We drove to the truck assembly point and Mack signed some papers, taking charge of the convoy.

That's when an American contractor - I think he worked for AT&T - walked up to Mack and asked if he could join the convoy. Traveling alone on that road would be suicide, he said.

Mack grunted again, shook his head and said 50 trucks was already too many. Then he said something like, "Phone company, huh? Got any phone cards?"

The guy ran to his truck and came back with a fistful and handed them to Mack, who told him to join the convoy.

Mack grinned.

"I'll give them to the guys when we're done tonight," he said. "It's phone calls home."

It was a maddeningly slow drive to Ramadi. The trucks chugged along, some able to go no more than 25 or 30 miles an hour. That meant every vehicle was forced to crawl along the road. A couple of times the convoy stopped. It drove Mack crazy, and he mumbled something about "herding cats" and everybody being "sitting ducks."

It was a total blackout. No headlights; no moon. Marines watched the road and countryside through night-vision goggles. I scribbled notes using the glow from the dial on my cheap watch.

Mack was on the radio constantly, making sure the trucks were properly spaced, telling his guys to watch for bumps and holes along the road that might hide bombs.

There was no attack that night. We made it to Ramadi, and Mack's Humvee stopped outside the gate of a Marine base, where we waited for the trucks to enter. That's when he relaxed. We stood outside to get some air and talk about IEDs.

None of it was personal. He knew I was from a newspaper in Iowa. I knew he was from Fort Worth, Texas. That was it.

I went away knowing that I'd met a fine leader and that no soldier or Marine could do more to make his people safe. It was more than being tough. Mack was serious and absolutely professional, the kind of guy you would want taking care of your kid in a combat zone.

He's one of those people you don't forget.

So when the phone call came Monday from the Dallas TV producer telling me Master Sgt. Kenneth Mack of Fort Worth had been killed in Iraq last weekend, I said yes, I certainly remember him.

I asked how it happened. Roadside bomb, the TV guy said. You know, an IED.
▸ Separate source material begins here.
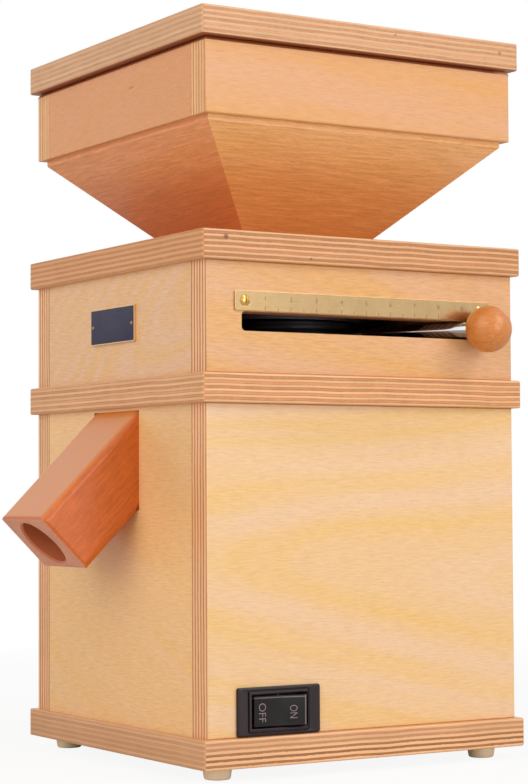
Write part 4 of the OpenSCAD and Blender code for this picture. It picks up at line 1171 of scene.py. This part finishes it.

Incredible, I thought. If they can get this guy, they can get anybody.

I checked a couple of Texas Web sites and read that Mack was 42, married, had five kids and was in the Marines 23 years. Then I watched a TV interview with his wife.

I knew Mack only a few hours, but it was long enough to make me smile when I saw how his widow referred to him in the interview.

She called him the "master sergeant."

I'm thinking he would have liked that.